### EXERCISE GOAL
The data below holds the lines to copy: everything from the line containing "const cotton = new" to the line containing "before = set(bpy.data.objects)", both ends included, set down exactly.

### PROVIDED MATERIAL
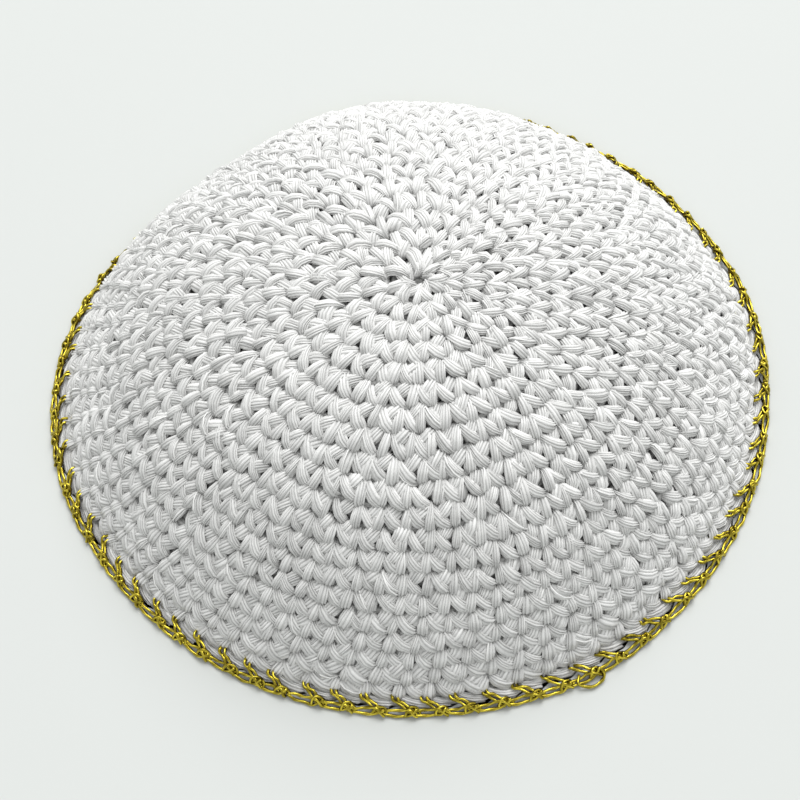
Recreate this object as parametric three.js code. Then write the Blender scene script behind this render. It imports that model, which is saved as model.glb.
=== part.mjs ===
// A crocheted skullcap lying dome up: a hollow crown with a rib for each round of stitches,
// and a ring of chained thread crocheted along its rim.
// Units are millimetres and +Z is up. The rim rests on the plane z = 0.
import * as THREE from 'three';
import { mergeVertices } from 'three/addons/utils/BufferGeometryUtils.js';

// Driving dimensions of the crown
const CROWN_RADIUS = 82;          // outer foot of the crown's wall
const CROWN_HEIGHT = 39.5;        // height of the dome's base curve at the centre
const DOME_POWER = 2.5;           // z falls with this power of the radius
const WALL = 3.6;                 // thickness of the crochet below the ribs
const ROUNDS = 20;                // rounds of stitches from the centre to the rim
const ROUND_SWELL = 0.083;        // how much wider the middle rounds are than the others
const RIB_HEIGHT = 0.7;           // how far a round stands proud of the seam between two rounds
const CENTRE_HOLE_RADIUS = 1.3;   // the starting ring, drawn nearly shut
const FOOT_BEVEL = 0.9;           // rounding of the rim's lower corners
const CROWN_SIDES = 72;           // facets around the crown
const INNER_STEPS = 12;           // steps of the smooth inner face

// Driving dimensions of the edging
const EDGING_RADIUS = 85;         // outer edge of its loops
const EDGING_THICKNESS = 1.1;     // two threads, one over the other
const EDGING_STITCHES = 80;       // one for each stitch of the last round
const KNOT_NECK = 0.7;            // how far the outline draws in between two loops
const ANCHOR_REACH = 2.5;         // how far an anchor climbs the crown's wall
const CLEARANCE = 0.4;            // gap between the crown and the edging

// Soft swells and dents of the cap's side, and tucks that draw its foot in towards the back, as shares of the
// radius. Azimuth 0 is the front, and 90 the right.
const SWELLS = [
  { azimuth: -128, width: 34, amount: 0.02 },
  { azimuth: 178, width: 45, amount: 0.02 },
  { azimuth: -72, width: 14, amount: 0.009 },
  { azimuth: 102, width: 14, amount: 0.012 },
  { azimuth: -141, width: 20, amount: -0.058 },
];
const TUCKS = [
  { azimuth: -127, width: 27, amount: -0.09 },
  { azimuth: 174, width: 46, amount: -0.062 },
];
const TUCK_POWER = 5;             // the tucks fade with this power of the way down from the top

// Sum of some folds at an azimuth in degrees
function foldSum(folds, azimuth) {
  let sum = 0;
  for (const fold of folds) {
    const turn = THREE.MathUtils.euclideanModulo(azimuth - fold.azimuth + 180, 360) - 180;
    sum += fold.amount * Math.exp(-((turn / fold.width) ** 2));
  }
  return sum;
}

// Height of the dome's base curve at a radius
function domeHeight(radius) {
  return CROWN_HEIGHT * (1 - (radius / CROWN_RADIUS) ** DOME_POWER);
}

// The base curve from the centre to the rim, as a polyline that can be read by its length
const CURVE_STEPS = 200;
const baseCurve = new THREE.Path();
for (let i = 0; i <= CURVE_STEPS; i += 1) {
  const radius = CROWN_RADIUS * (i / CURVE_STEPS);
  if (i === 0) baseCurve.moveTo(radius, domeHeight(radius));
  else baseCurve.lineTo(radius, domeHeight(radius));
}
const CURVE_LENGTH = baseCurve.getLength();

// A point of the wall at a share of the base curve's length, moved outward by an offset
function wallPoint(share, offset) {
  const point = baseCurve.getPointAt(share);
  const slope = (DOME_POWER * CROWN_HEIGHT / CROWN_RADIUS) * (point.x / CROWN_RADIUS) ** (DOME_POWER - 1);
  const normal = new THREE.Vector2(slope, 1).normalize();
  return point.addScaledVector(normal, offset);
}

// Share of the base curve where a round ends
function roundEnd(round) {
  const even = round / ROUNDS;
  return even + ROUND_SWELL * even * Math.sin(Math.PI * even);
}

// Outline of half a cut through the crown, closed on itself around the centre hole
function crownProfile() {
  const holeShare = CENTRE_HOLE_RADIUS / CURVE_LENGTH;
  const outline = [wallPoint(holeShare, 0)];
  for (let round = 1; round <= ROUNDS; round += 1) {
    const start = Math.max(roundEnd(round - 1), holeShare);
    const end = roundEnd(round);
    outline.push(wallPoint((start + end) / 2, RIB_HEIGHT));
    if (round < ROUNDS) outline.push(wallPoint(end, 0));
  }
  const innerFoot = CROWN_RADIUS - WALL * Math.SQRT2;
  outline.push(wallPoint(1 - FOOT_BEVEL / CURVE_LENGTH, FOOT_BEVEL / 4));
  outline.push(new THREE.Vector2(CROWN_RADIUS - FOOT_BEVEL, 0));
  outline.push(new THREE.Vector2(innerFoot + FOOT_BEVEL, 0));
  outline.push(new THREE.Vector2(innerFoot, FOOT_BEVEL));
  const lastInner = roundEnd(ROUNDS - 1);
  for (let i = 0; i <= INNER_STEPS; i += 1) {
    const share = THREE.MathUtils.lerp(lastInner, holeShare, i / INNER_STEPS);
    outline.push(wallPoint(share, -WALL));
  }
  outline.push(outline[0].clone());
  return outline;
}

// Applies the swells and tucks
function foldRim(geometry) {
  const position = geometry.getAttribute('position');
  for (let i = 0; i < position.count; i += 1) {
    const x = position.getX(i);
    const y = position.getY(i);
    const azimuth = THREE.MathUtils.radToDeg(Math.atan2(x, -y));
    const share = Math.min(1, Math.hypot(x, y) / CROWN_RADIUS);
    const down = Math.min(1, Math.max(0, 1 - position.getZ(i) / CROWN_HEIGHT));
    const swell = foldSum(SWELLS, azimuth) * share ** 2;
    const tuck = foldSum(TUCKS, azimuth) * down ** TUCK_POWER;
    const scale = 1 + swell + tuck;
    position.setXY(i, x * scale, y * scale);
  }
  geometry.computeVertexNormals();
  return geometry;
}

function crownGeometry() {
  const lathe = new THREE.LatheGeometry(crownProfile().reverse(), CROWN_SIDES);
  lathe.rotateX(Math.PI / 2);
  lathe.deleteAttribute('normal');
  lathe.deleteAttribute('uv');
  return foldRim(mergeVertices(lathe));
}

// One cut through the edging. Lift is 1 where an anchor climbs the wall and 0 between two anchors,
// and belly is 1 in the middle of a loop and 0 at a knot.
function edgingSection(lift, belly) {
  const outer = EDGING_RADIUS - KNOT_NECK * (1 - belly);
  const corner = EDGING_THICKNESS / 2;
  const innerRadius = CROWN_RADIUS + CLEARANCE;
  const low = new THREE.Vector2(innerRadius, EDGING_THICKNESS - 0.3);
  const high = new THREE.Vector2(innerRadius + 0.4, EDGING_THICKNESS + 0.2);
  const tipShare = 1 - ANCHOR_REACH / CURVE_LENGTH;
  const tipLow = wallPoint(tipShare, RIB_HEIGHT + CLEARANCE);
  const tipHigh = wallPoint(tipShare, RIB_HEIGHT + CLEARANCE + corner);
  return [
    new THREE.Vector2(innerRadius, 0),
    new THREE.Vector2(outer - corner, 0),
    new THREE.Vector2(outer, corner),
    new THREE.Vector2(outer - corner, EDGING_THICKNESS),
    high.lerp(tipHigh, lift),
    low.lerp(tipLow, lift),
  ];
}

// A closed ring skinned over the cuts, four for each stitch
function edgingGeometry() {
  const cuts = [
    { lift: 1, belly: 0.5 },
    { lift: 0.35, belly: 1 },
    { lift: 0, belly: 0.7 },
    { lift: 0.35, belly: 0 },
  ];
  const total = EDGING_STITCHES * cuts.length;
  const corners = edgingSection(0, 0).length;
  const points = [];
  const triangles = [];
  for (let i = 0; i < total; i += 1) {
    const angle = (2 * Math.PI * i) / total;
    const { lift, belly } = cuts[i % cuts.length];
    for (const corner of edgingSection(lift, belly)) {
      points.push(corner.x * Math.sin(angle), -corner.x * Math.cos(angle), corner.y);
    }
    const here = i * corners;
    const next = ((i + 1) % total) * corners;
    for (let c = 0; c < corners; c += 1) {
      const d = (c + 1) % corners;
      triangles.push(here + c, next + c, here + d, next + c, next + d, here + d);
    }
  }
  const geometry = new THREE.BufferGeometry();
  geometry.setAttribute('position', new THREE.Float32BufferAttribute(points, 3));
  geometry.setIndex(triangles);
  return foldRim(geometry);
}

const cotton = new THREE.MeshStandardMaterial({ color: 0xeceeec, roughness: 0.92, metalness: 0 });
const goldThread = new THREE.MeshStandardMaterial({ color: 0xb9a43c, roughness: 0.34, metalness: 0.85 });

const crown = new THREE.Mesh(crownGeometry(), cotton);
crown.name = 'crown';

const edging = new THREE.Mesh(edgingGeometry(), goldThread);
edging.name = 'edging';

const skullcap = new THREE.Group();
skullcap.add(crown, edging);

// The origin is the centre of the cap's footprint
const footprint = new THREE.Box3().setFromObject(skullcap).getCenter(new THREE.Vector3());
skullcap.position.set(-footprint.x, -footprint.y, 0);

export default skullcap;
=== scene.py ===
# A crocheted skullcap lying dome up, in white cotton with a round of metallic thread on its rim.
# Sizes are in millimetres until a mesh is made, which turns them into metres.
import math

import bpy
import numpy as np
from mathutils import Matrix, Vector


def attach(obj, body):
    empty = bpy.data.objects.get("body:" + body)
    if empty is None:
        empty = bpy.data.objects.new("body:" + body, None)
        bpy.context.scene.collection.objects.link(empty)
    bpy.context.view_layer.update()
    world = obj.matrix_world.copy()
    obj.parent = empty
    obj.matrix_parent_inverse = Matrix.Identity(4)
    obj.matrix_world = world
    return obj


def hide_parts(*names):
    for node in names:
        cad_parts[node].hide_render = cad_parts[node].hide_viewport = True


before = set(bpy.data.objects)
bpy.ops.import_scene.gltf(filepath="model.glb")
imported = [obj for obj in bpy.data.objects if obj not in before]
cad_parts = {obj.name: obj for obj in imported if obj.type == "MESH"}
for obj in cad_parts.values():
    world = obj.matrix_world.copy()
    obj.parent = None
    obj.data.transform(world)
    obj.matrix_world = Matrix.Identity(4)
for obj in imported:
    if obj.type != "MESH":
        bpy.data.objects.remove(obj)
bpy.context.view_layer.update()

MM = 0.001
SEED = 20
random = np.random.default_rng(SEED)

# Crown, as in the part's source
CROWN_RADIUS = 82.0
CROWN_HEIGHT = 39.5
DOME_POWER = 2.5
ROUNDS = 20
ROUND_SWELL = 0.083
EDGING_RADIUS = 85.0
EDGING_HEIGHT = 1.1

# Swells and dents of the side, and tucks that draw the foot in, as azimuth and width in degrees and share of
# the radius. Azimuth 0 is the front, and 90 the right.
SWELLS = (
    (-128, 34, 0.02),
    (178, 45, 0.02),
    (-72, 14, 0.009),
    (102, 14, 0.012),
    (-141, 20, -0.058),
)
TUCKS = (
    (-127, 27, -0.09),
    (174, 46, -0.062),
)
TUCK_POWER = 5              # the tucks fade with this power of the way down from the top

FLOOR_GAP = 0.05            # no point lies lower

# Stitches
MOST_STITCHES = 80          # stitches in each of the last rounds
STITCHES_PER_ROUND = 5.75   # how many more each of the first rounds has
FIRST_STITCHES = 0.3        # added to them before the stitches of a round are rounded
FIRST_SEAM = 0.42           # the starting ring's edge, in rounds
LAST_SEAM = 19.75           # the last round's lower tips, in rounds
SEAM_AZIMUTH = math.radians(172)
TURN_SCATTER = 0.06         # how unevenly the stitches of a round are spaced, in stitches
LEAN = -0.2                 # how far each round's stitches shift, in stitches
LEAN_WAVE = (0.3, 2.4)      # size in stitches, and phase for each round, of the shift's unevenness
LEAN_WAVE_END = 17          # the first round without it
CENTRE_SHIFT = (1.9, -1.5)  # where the starting ring lies, from the dome's axis, in mm
CENTRE_REACH = 28.0         # the shift fades over this radius
FIRST_CLIMB = 0.7           # how far the first round's seam climbs in one turn, in rounds
LEVEL_FROM = 12             # the spiral becomes level from this round on
LEVEL_OVER = 7              # over so many rounds
UNEVEN_SEAMS = (            # size in rounds, waves in a turn, and phase for each round
    (0.08, 3, 0.5),
    (0.05, 7, -0.8),
)
LAST_EVEN_ROUNDS = 3        # the seams become even over the last rounds
FIRST_EVEN_ROUNDS = 8       # and uneven over the first


def fold_sum(folds, azimuth):
    """Sum of some folds at an azimuth in radians."""
    total = np.zeros_like(azimuth)
    for centre, width, amount in folds:
        turn = (np.degrees(azimuth) - centre + 180) % 360 - 180
        total = total + amount * np.exp(-((turn / width) ** 2))
    return total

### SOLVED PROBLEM
const cotton = new THREE.MeshStandardMaterial({ color: 0xeceeec, roughness: 0.92, metalness: 0 });
const goldThread = new THREE.MeshStandardMaterial({ color: 0xb9a43c, roughness: 0.34, metalness: 0.85 });

const crown = new THREE.Mesh(crownGeometry(), cotton);
crown.name = 'crown';

const edging = new THREE.Mesh(edgingGeometry(), goldThread);
edging.name = 'edging';

const skullcap = new THREE.Group();
skullcap.add(crown, edging);

// The origin is the centre of the cap's footprint
const footprint = new THREE.Box3().setFromObject(skullcap).getCenter(new THREE.Vector3());
skullcap.position.set(-footprint.x, -footprint.y, 0);

export default skullcap;
=== scene.py ===
# A crocheted skullcap lying dome up, in white cotton with a round of metallic thread on its rim.
# Sizes are in millimetres until a mesh is made, which turns them into metres.
import math

import bpy
import numpy as np
from mathutils import Matrix, Vector


def attach(obj, body):
    empty = bpy.data.objects.get("body:" + body)
    if empty is None:
        empty = bpy.data.objects.new("body:" + body, None)
        bpy.context.scene.collection.objects.link(empty)
    bpy.context.view_layer.update()
    world = obj.matrix_world.copy()
    obj.parent = empty
    obj.matrix_parent_inverse = Matrix.Identity(4)
    obj.matrix_world = world
    return obj


def hide_parts(*names):
    for node in names:
        cad_parts[node].hide_render = cad_parts[node].hide_viewport = True


before = set(bpy.data.objects)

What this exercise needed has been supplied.